Consider an operations team using RPA to process vendor onboarding requests. The easy part may be copying supplier details into an ERP field. The risk appears when tax information is incomplete, bank records do not match the approval form, a duplicate vendor already exists, or an approver changes the request after the bot has started. If those conditions are not mapped before go live, automation can move work faster while hiding control issues.

For a COO, that creates throughput risk because queues look automated but exceptions still pile up. For a CIO, it creates production risk because the bot becomes another business critical component without clear monitoring, support ownership, or change control.

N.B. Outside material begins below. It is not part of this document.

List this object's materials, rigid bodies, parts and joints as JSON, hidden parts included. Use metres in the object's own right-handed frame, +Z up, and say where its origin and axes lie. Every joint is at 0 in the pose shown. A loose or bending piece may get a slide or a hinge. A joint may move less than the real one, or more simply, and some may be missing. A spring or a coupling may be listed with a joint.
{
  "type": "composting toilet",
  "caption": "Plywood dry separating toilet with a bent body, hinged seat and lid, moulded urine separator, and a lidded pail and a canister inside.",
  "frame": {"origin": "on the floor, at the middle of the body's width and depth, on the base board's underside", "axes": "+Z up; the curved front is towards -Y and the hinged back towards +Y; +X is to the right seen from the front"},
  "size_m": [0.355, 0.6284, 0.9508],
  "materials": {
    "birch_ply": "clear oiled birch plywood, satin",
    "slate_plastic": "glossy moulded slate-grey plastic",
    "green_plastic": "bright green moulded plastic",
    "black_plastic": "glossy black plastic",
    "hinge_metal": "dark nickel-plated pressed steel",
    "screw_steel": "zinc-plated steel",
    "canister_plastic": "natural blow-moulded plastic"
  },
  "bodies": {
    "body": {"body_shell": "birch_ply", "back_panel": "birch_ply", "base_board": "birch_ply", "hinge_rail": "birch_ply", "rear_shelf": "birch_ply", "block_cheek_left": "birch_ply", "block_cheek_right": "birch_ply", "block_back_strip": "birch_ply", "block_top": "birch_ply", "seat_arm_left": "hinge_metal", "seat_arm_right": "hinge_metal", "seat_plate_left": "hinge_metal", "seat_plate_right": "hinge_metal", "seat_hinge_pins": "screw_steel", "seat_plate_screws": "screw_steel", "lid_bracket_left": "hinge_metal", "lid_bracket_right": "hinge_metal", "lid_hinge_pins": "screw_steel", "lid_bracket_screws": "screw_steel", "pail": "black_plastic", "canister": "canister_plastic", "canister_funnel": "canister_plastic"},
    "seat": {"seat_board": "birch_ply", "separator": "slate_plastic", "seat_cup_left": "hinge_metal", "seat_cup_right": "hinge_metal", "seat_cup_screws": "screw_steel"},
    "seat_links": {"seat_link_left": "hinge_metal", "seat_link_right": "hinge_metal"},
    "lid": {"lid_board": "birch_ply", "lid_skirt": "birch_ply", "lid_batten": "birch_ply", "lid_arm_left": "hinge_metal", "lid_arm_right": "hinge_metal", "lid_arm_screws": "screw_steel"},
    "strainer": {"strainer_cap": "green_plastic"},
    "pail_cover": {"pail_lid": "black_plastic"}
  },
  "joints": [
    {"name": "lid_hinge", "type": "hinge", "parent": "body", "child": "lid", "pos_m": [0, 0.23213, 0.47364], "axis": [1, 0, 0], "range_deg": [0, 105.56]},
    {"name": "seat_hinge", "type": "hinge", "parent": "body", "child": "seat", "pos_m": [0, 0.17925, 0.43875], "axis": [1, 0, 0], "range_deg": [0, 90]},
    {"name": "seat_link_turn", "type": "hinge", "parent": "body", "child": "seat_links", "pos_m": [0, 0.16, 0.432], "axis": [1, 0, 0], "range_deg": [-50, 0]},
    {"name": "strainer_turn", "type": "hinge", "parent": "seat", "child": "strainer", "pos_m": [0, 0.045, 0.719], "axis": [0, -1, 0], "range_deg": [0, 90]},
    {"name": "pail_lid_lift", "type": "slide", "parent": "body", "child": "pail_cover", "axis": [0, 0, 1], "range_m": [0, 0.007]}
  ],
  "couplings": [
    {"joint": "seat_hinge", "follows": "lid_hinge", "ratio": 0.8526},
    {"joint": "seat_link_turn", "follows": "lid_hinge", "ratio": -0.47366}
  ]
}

Where RPA Fits in Workflow Risk Reduction

RPA is strongest when the work is repetitive, rules based, structured, and connected to known systems. It can support report extraction, case creation, claim status checks, invoice matching, approval status updates, document movement, HR onboarding updates, reconciliation support, and recurring compliance evidence collection.

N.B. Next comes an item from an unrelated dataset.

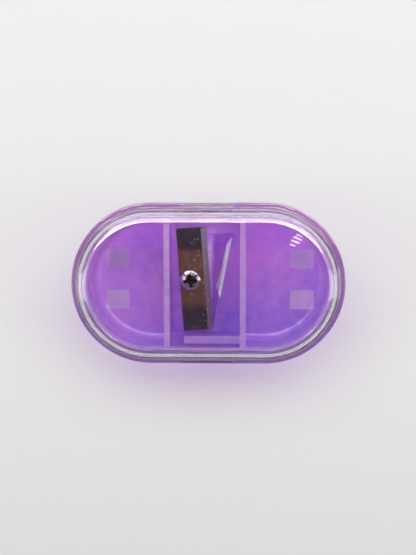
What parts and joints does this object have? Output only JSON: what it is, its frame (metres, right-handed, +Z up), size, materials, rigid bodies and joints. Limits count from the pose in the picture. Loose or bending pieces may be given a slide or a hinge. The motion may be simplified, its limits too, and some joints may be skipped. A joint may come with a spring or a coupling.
{
  "type": "pencil sharpener",
  "caption": "Capsule-shaped pocket pencil sharpener: translucent purple tray with a one-hole sharpener block between two shavings chambers, under a clear snap-fit lid",
  "frame": {"origin": "on the surface the sharpener rests on, under the middle of its plan", "axes": "+X along the length, +Z up through the lid, +Y out of the pencil hole"},
  "size_m": [0.062, 0.0364, 0.0212],
  "materials": {
    "tray_plastic": "moulded translucent purple polystyrene, glossy",
    "block_plastic": "moulded translucent purple polystyrene, glossy",
    "blade_steel": "hardened carbon steel, darkened by heat treatment, bright ground bevel",
    "screw_plating": "bright nickel plate",
    "lid_plastic": "moulded clear polystyrene, glossy",
    "pad_foam": "grey self-adhesive non-slip pad, matt"
  },
  "bodies": {
    "tray": {"base_tray": "tray_plastic", "sharpener_block": "block_plastic", "blade": "blade_steel", "blade_screw": "screw_plating", "foot_pad_left_front": "pad_foam", "foot_pad_left_back": "pad_foam", "foot_pad_right_front": "pad_foam", "foot_pad_right_back": "pad_foam"},
    "lid": {"clear_lid": "lid_plastic"}
  },
  "joints": [
    {"name": "lid_lift", "type": "slide", "parent": "tray", "child": "lid", "axis": [0, 0, 1], "range_m": [0, 0.02]}
  ]
}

The point is not to automate every step. The point is to separate stable work from judgment based work. A bot can check whether required fields are present, update a record, retrieve a status, attach a document, or route a case. A person should still review policy exceptions, unusual value thresholds, conflicting records, customer disputes, and cases where the automation confidence is low.

When process owners make this separation clearly, RPA reduces repetitive effort without removing operational judgment. When they do not, teams may create bots that work for clean records and fail quietly on the records that matter most.

Governance Risks That Must Be Solved Before Go Live

Workflow automation risks usually fall into a few practical categories: unclear ownership, weak exception design, unstable source data, poor access control, limited audit history, and no production monitoring. Each category needs a named owner before go live.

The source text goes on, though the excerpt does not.